Der Rückzug aus einer chaotischen, instabilen Welt und den grenzenlosen Anforderungen der rastlosen Arbeitswelt nimmt also nicht nur die aggressive Form der Pegida-Demonstranten an, die sich unter „Biodeutschen“ einigeln wollen, sondern auch die sanfte der Achtsamkeitswelle, des Handarbeitsbooms, der unterschiedlichen Techniken zur Entschleunigung. Christliche Entsprechungen zu diesen Bewegungen (und Verlagsprodukten) gibt es mehr als genug, und vielleicht profitieren die Kirchen und Gemeinden von diesem aufkommenden Trend ja auch bald schon, indem sie einen religiösen Flügel der Bewegung aufmachen.

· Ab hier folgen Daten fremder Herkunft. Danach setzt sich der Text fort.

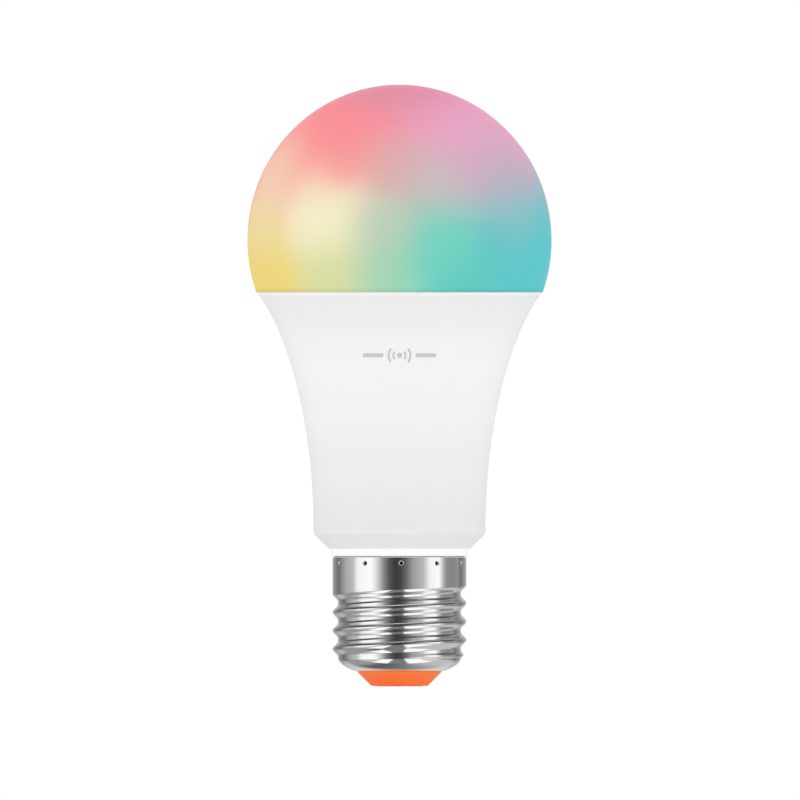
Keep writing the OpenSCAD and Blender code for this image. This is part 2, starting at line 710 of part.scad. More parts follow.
// Two E-shaped ferrite halves that meet at mid height round the winding's bobbin
core = [13.2, 5.9, 12.8];
leg_w = 2.5;
yoke_h = 2.6;
module transformer_core() {
    color("darkslategray") translate([0, transformer_y, transformer_z]) difference() {
        block(core, [0, 0, -core[2] / 2]);
        for (side = [-1, 1])
            block([core[0] / 2 - 1.5 * leg_w, 9, core[2] - 2 * yoke_h],
                  [side * (core[0] / 4 - leg_w / 4), 0, -core[2] / 2 + yoke_h]);
    }
}
window_w = core[0] / 2 - 1.5 * leg_w;
window_h = core[2] - 2 * yoke_h;
// One turn round the core's middle leg, as a box with a square hole
module leg_band(inner, outer_x, outer_y, h, z) {
    translate([0, transformer_y, z]) difference() {
        block([outer_x, outer_y, h], [0, 0, 0]);
        block([leg_w + inner, core[1] + inner, h + 2], [0, 0, -1]);
    }
}
band_x = leg_w + 2 * window_w - 0.2;
module transformer_bobbin() {
    low = transformer_z - window_h / 2 + 0.05;
    color("black") union() {
        leg_band(0.1, leg_w + 1.3, core[1] + 1.3, window_h - 0.1, low);
        leg_band(0.1, band_x, 11.6, 0.6, low);
        leg_band(0.1, band_x, 11.6, 0.6, low + window_h - 0.7);
    }
}
module transformer_winding() {
    color("peru") leg_band(1.4, band_x - 0.5, 10.4, window_h - 1.5,
                           transformer_z - window_h / 2 + 0.75);
}
module transformer_tape() {
    low = transformer_z - window_h / 2 + 0.75;
    color("gold") for (side = [-1, 1])
        block([band_x - 0.5, 0.15, window_h - 1.5],
              [0, transformer_y + side * (5.2 + 0.08), low]);
}
module transformer_pins() {
    rail = [core[0] - 1, 1.4, 1.6];
    color("black") for (side = [-1, 1]) union() {
        block(rail, [0, driver_y - 1.1, transformer_z + side * 7.6 - rail[2] / 2]);
        for (x = [-5, -2.5, 2.5, 5])
            along_y(0.3, driver_y - 1.2, driver_back + 1, x, transformer_z + side * 7.6);
    }
}

// A drum of ferrite, its axis along Y, wound with enamelled wire
module filter_choke_core() {
    color("darkslategray") translate([0, driver_y - 0.5, choke_z]) rotate([90, 0, 0])
        rotate_extrude($fn = 48) polygon([[0, 0], [4, 0], [4, 1.1], [1.8, 1.1], [1.8, 7.4],
                                          [4, 7.4], [4, 8.5], [0, 8.5]]);
}
module filter_choke_winding() {
    coil = [for (i = [0 : 11]) 3.3 + (i % 2) * 0.14];
    color("peru") translate([0, driver_y - 1.7, choke_z]) rotate([90, 0, 0])
        rotate_extrude($fn = 48) polygon(concat([[1.85, 0]],
            [for (i = [0 : 11]) [coil[i], 6.2 * i / 11]], [[1.85, 6.2]]));
}

// ================= leads from the board to the cap =================

core_r = 0.35;
sleeve_r = 0.65;
live_route = [[fuse_at[0], fuse_at[1], fuse_z[0] - 0.1], [fuse_at[0], fuse_at[1], 12.4],
              [4.6, -3.4, 11], [2.2, -1.4, 10.3], [0.6, -0.3, 9.9], [0, 0, 9.2], [0, 0, 8.5]];
neutral_insulated = [[-6.6, driver_back - 1.8, 19], [-6.7, 1.6, 18.4], [-7.0, 0.9, 16.5],
                     [-7.9, 0.3, 13.5], [-8.8, 0, 11]];
neutral_start = [[-6.6, driver_back + 0.8, 19], [-6.6, driver_back - 0.5, 19]];
neutral_bare = [[-9.6, 0, 8.9], [-10.5, 0, 8.35], [-11.3, 0, 8.9], [-11.36, 0, 10.5],
                [-11.36, 0, 15]];
module live_wire() { color("peru") wire(spline(live_route, 3), core_r, [0.5, 0.8, 0]); }
module neutral_wire() {
    color("peru") wire(spline(concat(neutral_start, neutral_insulated, neutral_bare), 3),
                       core_r, [1, 0, 0]);
}
module neutral_insulation() {
    color("lightsteelblue") wire(spline(neutral_insulated, 4), sleeve_r, [1, 0, 0], core_r + 0.1);
}

// ================= what is drawn =================

diffuser();
seal_ring();
housing();
heat_cup();
screw_shell();
cap_insulator();
centre_contact();
led_board();
thermal_paste();
led_board_screws();
white_led_cases();
warm_phosphor();
cool_phosphor();
colour_led_cases();
colour_led_lenses();
led_pin_header();
led_pins();
led_pin_solder();
radio_board();
radio_shield();
radio_antenna();
radio_spacer();
radio_pins();
driver_board();
input_capacitor();
output_capacitor();
capacitor_bungs();
capacitor_leads();
film_capacitor();
varistor();
fuse_resistor();
fuse_sleeve();
bridge_rectifier();
power_chip();
dimmer_chip();
chip_leads();
chip_resistors();
chip_capacitors();
diodes();
transformer_core();
transformer_bobbin();
transformer_winding();
transformer_tape();
transformer_pins();
filter_choke_core();
filter_choke_winding();
live_wire();
neutral_wire();
neutral_insulation();
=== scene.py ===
"""Looks of a smart light bulb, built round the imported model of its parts.

Lengths below are millimetres, as on a drawing; meshes are made in metres.
"""

import json

import bmesh
import bpy
import numpy as np
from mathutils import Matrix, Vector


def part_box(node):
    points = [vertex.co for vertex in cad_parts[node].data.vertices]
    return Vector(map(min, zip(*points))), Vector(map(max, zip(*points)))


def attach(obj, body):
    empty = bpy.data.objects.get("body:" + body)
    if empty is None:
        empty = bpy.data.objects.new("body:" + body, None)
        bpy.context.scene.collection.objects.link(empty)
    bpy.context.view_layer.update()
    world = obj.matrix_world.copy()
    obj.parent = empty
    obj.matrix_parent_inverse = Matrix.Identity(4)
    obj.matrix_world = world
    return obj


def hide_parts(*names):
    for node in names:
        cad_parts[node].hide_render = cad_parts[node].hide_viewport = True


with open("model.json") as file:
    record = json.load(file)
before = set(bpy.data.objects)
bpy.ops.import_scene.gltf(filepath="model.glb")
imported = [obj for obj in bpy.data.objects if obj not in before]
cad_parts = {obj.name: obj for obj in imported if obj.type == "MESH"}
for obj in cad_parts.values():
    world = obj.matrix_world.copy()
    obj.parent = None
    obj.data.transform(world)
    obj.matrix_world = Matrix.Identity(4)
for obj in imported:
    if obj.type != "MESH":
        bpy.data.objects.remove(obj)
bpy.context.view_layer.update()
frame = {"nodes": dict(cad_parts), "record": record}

MM = 0.001
TAU = 2 * np.pi

# ---------------------------------------------------------------- sizes, in mm

OVERALL_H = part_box("diffuser")[1].z / MM
GLOBE_R = 30.0
DOME_RISE = 30.7
EQUATOR_Z = OVERALL_H - DOME_RISE
DOME_WALL = 1.3
SPLIT_Z = 77.8
SEAT_Z = SPLIT_Z - 0.05
SKIRT_R, SKIRT_IN_R, SKIRT_Z = 25.5, 24.3, 74.9

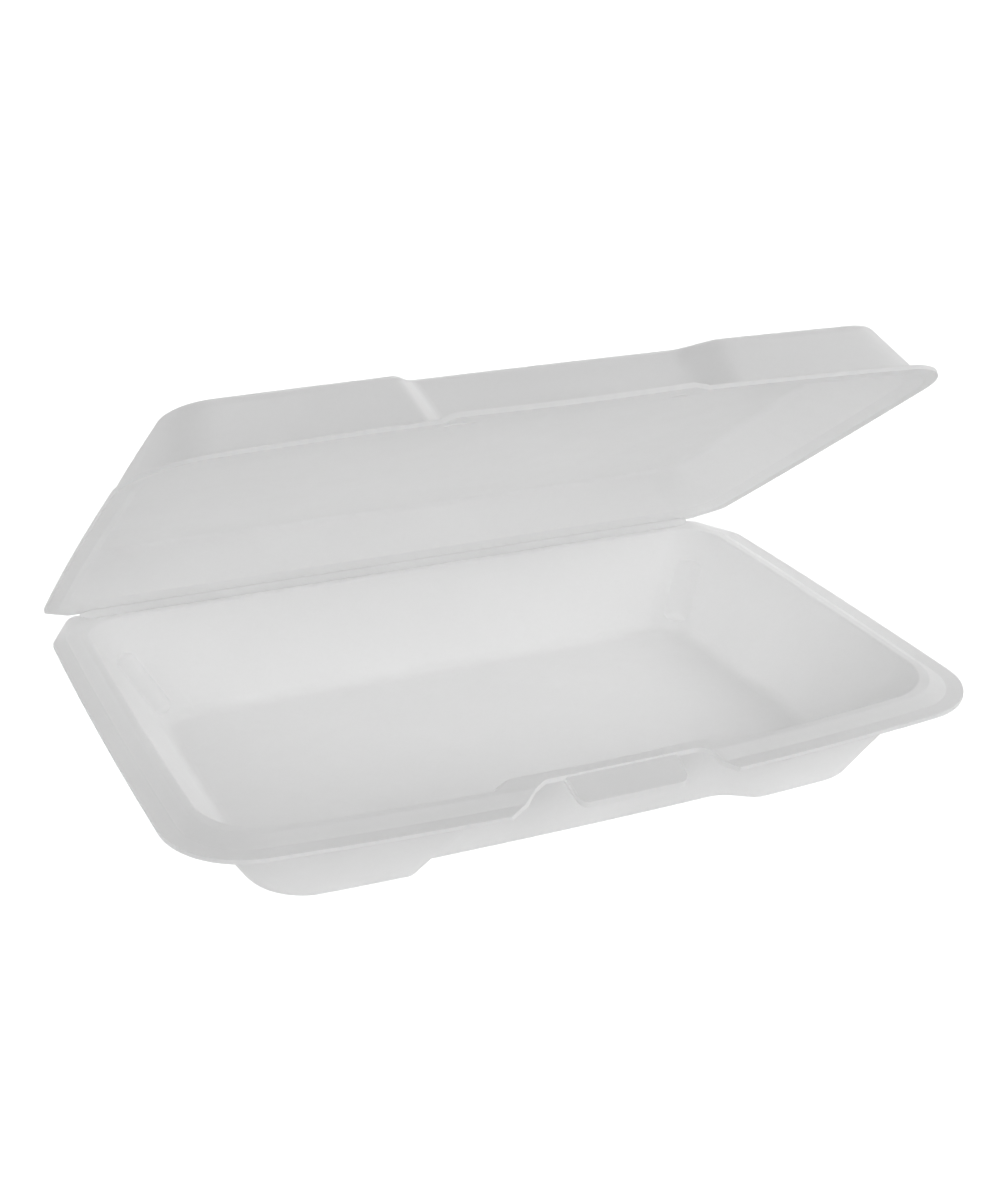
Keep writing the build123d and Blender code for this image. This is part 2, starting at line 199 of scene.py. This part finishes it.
def make_crease(material):
    """Pressed crease that joins the lid to the tray, a soft wedge with shallow dents and tapered ends."""
    deselect()
    forward = Vector((0, -cos(CREASE_LEAN), sin(CREASE_LEAN)))
    middle = hinge_line + forward * (CREASE_DEPTH * TRIANGLE_MIDDLE - CREASE_BEHIND)
    start = middle - Vector((CREASE_LENGTH / 2, 0, 0))
    bpy.ops.mesh.primitive_circle_add(vertices=3, radius=1, fill_type="NGON", location=start, rotation=(0, pi / 2, 0))
    crease = bpy.context.object
    crease.name = "hinge_crease"
    bpy.ops.object.transform_apply(location=False, rotation=True, scale=True)
    crease.scale = (1, CREASE_DEPTH / TRIANGLE_DEPTH, CREASE_HEIGHT / TRIANGLE_WIDTH)
    bpy.ops.object.transform_apply(location=False, rotation=True, scale=True)
    crease.rotation_euler = (-CREASE_LEAN, 0, 0)
    bpy.ops.object.transform_apply(location=True, rotation=True, scale=True)
    bpy.ops.object.mode_set(mode="EDIT")
    bpy.ops.mesh.select_all(action="SELECT")
    bpy.ops.mesh.bevel(offset=CREASE_ROUND, segments=CREASE_ROUND_STEPS, affect="VERTICES")
    bpy.ops.mesh.select_all(action="SELECT")
    bpy.ops.transform.resize(value=(1, TIP_SIZE, TIP_SIZE), center_override=start)
    tip = CREASE_TAPER * TIP_SHARE
    flare = CREASE_TAPER - tip
    press = (CREASE_LENGTH - 2 * CREASE_TAPER) / (2 * CREASE_PRESSES)
    steps = [(tip, TIP_GROWTH), (flare, 1 / TIP_SIZE / TIP_GROWTH)]
    for _ in range(CREASE_PRESSES):
        steps += [(press, CREASE_DENT), (press, 1 / CREASE_DENT)]
    steps += [(flare, TIP_SIZE * TIP_GROWTH), (tip, 1 / TIP_GROWTH)]
    reach = start.x
    for length, scale in steps:
        reach += length
        bpy.ops.mesh.extrude_region_move(TRANSFORM_OT_translate={"value": (length, 0, 0)})
        bpy.ops.transform.resize(value=(1, scale, scale), center_override=(reach, middle.y, middle.z))
    bpy.ops.mesh.select_all(action="SELECT")
    bpy.ops.mesh.normals_make_consistent(inside=False)
    bpy.ops.object.mode_set(mode="OBJECT")
    bpy.ops.object.shade_smooth()
    crease.data.materials.append(material)
    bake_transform(crease)


def make_table():
    """White table that the container stands on."""
    deselect()
    bpy.ops.mesh.primitive_plane_add(size=TABLE_SIZE, location=(0, 0, 0))
    table = bpy.context.object
    table.name = "table"
    table.data.materials.append(table_material())


def make_camera():
    """Camera at the photograph's place and angle."""
    data = bpy.data.cameras.new("camera")
    data.lens = CAMERA_FOCAL_PX / PHOTO_HEIGHT_PX * SENSOR
    data.sensor_width = SENSOR
    data.clip_start = CLIP_NEAR
    data.clip_end = CLIP_FAR
    camera = bpy.data.objects.new("camera", data)
    scene.collection.objects.link(camera)
    forward = Vector(
        (-sin(CAMERA_YAW) * cos(CAMERA_PITCH), cos(CAMERA_YAW) * cos(CAMERA_PITCH), -sin(CAMERA_PITCH))
    )
    level = Vector((cos(CAMERA_YAW), sin(CAMERA_YAW), 0))
    above = level.cross(forward)
    right = cos(CAMERA_ROLL) * level + sin(CAMERA_ROLL) * above
    up = -sin(CAMERA_ROLL) * level + cos(CAMERA_ROLL) * above
    turn = Matrix((right, up, -forward)).transposed()
    camera.matrix_world = Matrix.Translation(CAMERA_PLACE) @ turn.to_4x4()
    scene.camera = camera


def make_light():
    """White room with wide soft lights low around the table."""
    world = bpy.data.worlds.new("white_room")
    world.use_nodes = True
    tree = world.node_tree
    backdrop = tree.nodes["Background"]
    backdrop.inputs["Color"].default_value = (1, 1, 1, 1)
    ray = add_node(tree, "ShaderNodeLightPath")
    tree.links.new(ray.outputs["Is Camera Ray"], backdrop.inputs["Strength"])
    scene.world = world
    for name, bearing, height, strength in SOFTBOXES:
        data = bpy.data.lights.new(name, "SUN")
        data.energy = strength
        data.angle = SOFTBOX_WIDTH
        light = bpy.data.objects.new(name, data)
        scene.collection.objects.link(light)
        turn = radians(bearing)
        rise = radians(height)
        toward = Vector((sin(turn) * cos(rise), -cos(turn) * cos(rise), sin(rise)))
        light.rotation_euler = toward.to_track_quat("Z", "Y").to_euler()
    scene.view_settings.view_transform = "Standard"
    scene.view_settings.look = "None"
    scene.cycles.diffuse_bounces = DIFFUSE_BOUNCES


deselect()
foam = foam_material("pressed_foam", FOAM_TONE)
for node in ("base", "lid"):
    for slot in frame["nodes"][node].material_slots:
        slot.material = foam
make_crease(foam)
make_table()
make_camera()
make_light()
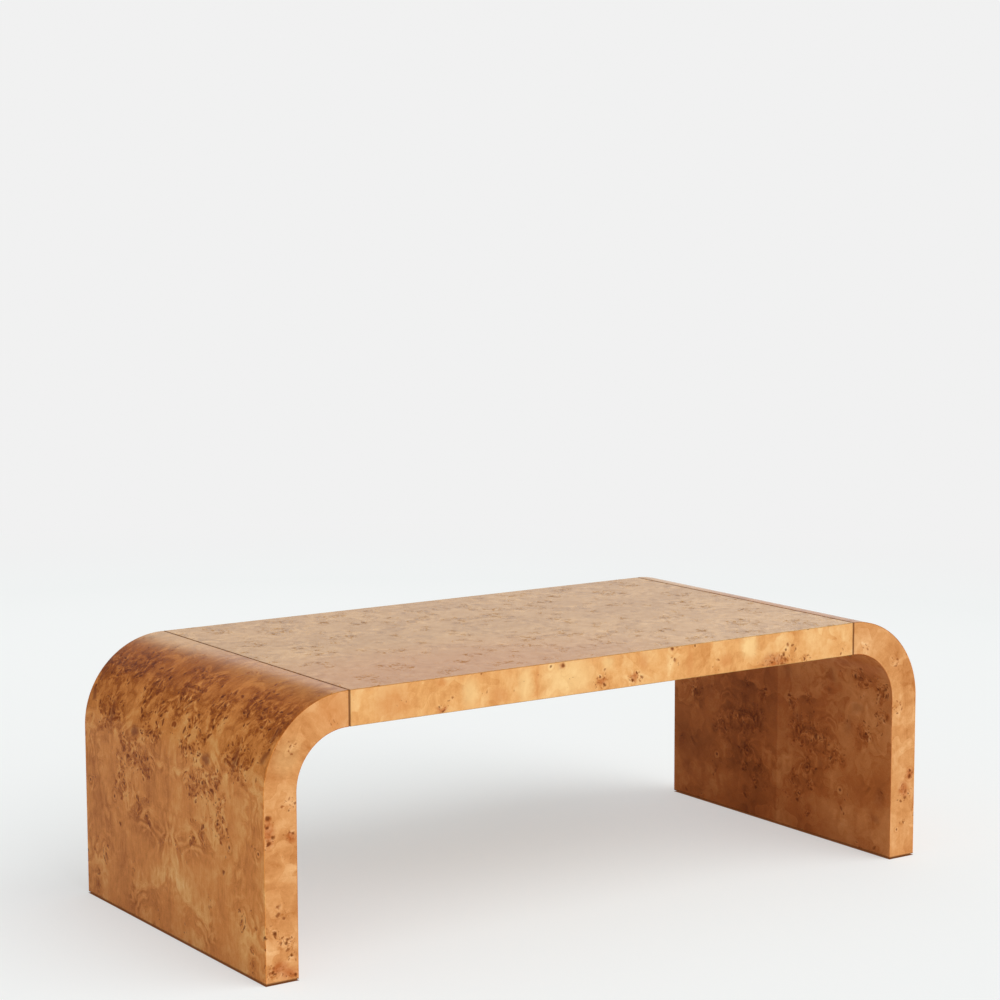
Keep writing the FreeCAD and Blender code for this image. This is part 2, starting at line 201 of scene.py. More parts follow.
def lay_leaf(piece, place):
    """Gives the piece a UV map in metres, as its veneer leaf lies on it."""
    leaf = piece.data.uv_layers.new(name="leaf")
    for loop in piece.data.loops:
        leaf.data[loop.index].uv = place(piece.data.vertices[loop.vertex_index].co)


def at_side(point):
    return abs(abs(point.y) - HALF_DEPTH) < NEAR


def at_end(a, b):
    """Whether an edge lies at a seam or at the foot."""
    at_seam = any(abs(abs(a.x) - x) < NEAR for x in (TOP_END_X, LEG_END_X))
    at_foot = max(a.z, b.z) < FOOT_Z + NEAR
    return at_foot or (at_seam and abs(a.x - b.x) < NEAR)


def rim_of(skin):
    """Picks the edges round the shown face of a sheet that lies skin deep."""
    def chosen(a, b):
        if any(abs(depth_under(point) - skin) > NEAR for point in (a, b)):
            return False
        return at_end(a, b) or (at_side(a) and abs(a.y - b.y) < NEAR)
    return chosen


def ends_of_strip(a, b):
    """Picks an edge strip's shown end edges, at a seam or at the foot."""
    return at_side(a) and at_side(b) and at_end(a, b)


def finish_piece(piece, node, chosen, place, material):
    """Eases and veneers the sheet that stands in for one node of the frame, and hides that node.
    """
    ease_edges(piece, chosen)
    lay_leaf(piece, place)
    piece.data.materials.clear()
    piece.data.materials.append(material)
    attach(piece, "root")
    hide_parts(node)


# ---------------------------------------------------------------- node helpers
def srgb(red, green, blue):
    """A colour given as 0 to 255, as the linear values that a node takes."""
    def linear(value):
        value /= 255
        return value / 12.92 if value <= 0.04045 else ((value + 0.055) / 1.055) ** 2.4
    return (linear(red), linear(green), linear(blue), 1.0)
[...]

Die Weichen dafür sind zum Teil schon gestellt und die Frage lautet: Werden Christen ihren Glauben noch apolitischer präsentieren, als es oft schon der Fall ist? Werden sie die Renaissance vermeintlich „christlicher Werte“ feiern und verkennen, dass sie im Neo-Biedermeier eben jenem Zeitgeist auf den Leim gehen, vor dem sie so eindringlich gewarnt haben? Wird das (ich finde: etwas weinerliche) „Du bist mein Zufluchtsort“ der Titelsong für eine Generation von Mittel- und Wohlstandsgemeinden, deren Programm darauf abgestellt ist, die ein Familienidyll pflegen und Sehnsüchte nach der heilen Welt bedienen? Wo man nicht in die Kirche geht, um ungelösten Krisen und Konflikten zu begegnen, sondern um tunlichst nicht an sie erinnert zu werden.  (Ebenfalls begünstigt wird diese Mentalität von Angela Merkels Politikstil und umgekehrt: „Mutti“ steht für Kontinuität und Verlässlichkeit und wird das schon irgendwie pragmatisch richten, wenn wir sie schalten und walten lassen.)

Friedrichs betrachtet einige der säkularen Beispiele von Weltflucht und fragt angesichts nachhaltiger Brillen für 800 und veganer Hosen für 300 Euro:

Ist das „Slow“- und „Mindful“-Programm nichts als ein elitäres Projekt? Ich denke an einen Freund, der manchmal böse zischt: „Fuckin’ First World problems.“

Und so bleibt für sie vor allem der Gegensatz stehen. Fast jedenfalls. Am Ende kommt sie auf Luthers angeblichen Satz von Apfelbäumchen zu sprechen. Es wird theologisch.

Was also, wenn sich demonstrieren ließe, dass Achtsamkeit und einfaches Leben, dass ein Rhythmus von Ruhe und Anstrengung, dass die Wiederentdeckung mancher Traditionen (freilich nicht primär der bürgerlichen des 19. Jahrhunderts nach dem Verlust der revolutionären Energien) eine radikale Hinwendung zur Welt fördern kann – einen Aktivismus, der mindestens so nachhaltig und hartnäckig ist, wie die Probleme, unter denen unsere Welt leidet?

Könnten wir das alle bitte ganz praktisch anpacken? Sofort, wenn’s irgendwie geht? Man muss vermutlich kein Prophet sein, um mit Friedrichs festzustellen:

Es wird nicht funktionieren. Das Bedrohliche wird seinen Weg auch in das Leben der Abgeschotteten finden: Die Verzweifelten kommen mit Booten übers Meer, die Panzer formieren sich im Osten, der Wasserspiegel steigt auch an der Nordseeküste. Und wer sich weigert hinzusehen, könnte dereinst selbst zu denen gehören, die in Lumpen auf der Flucht sind.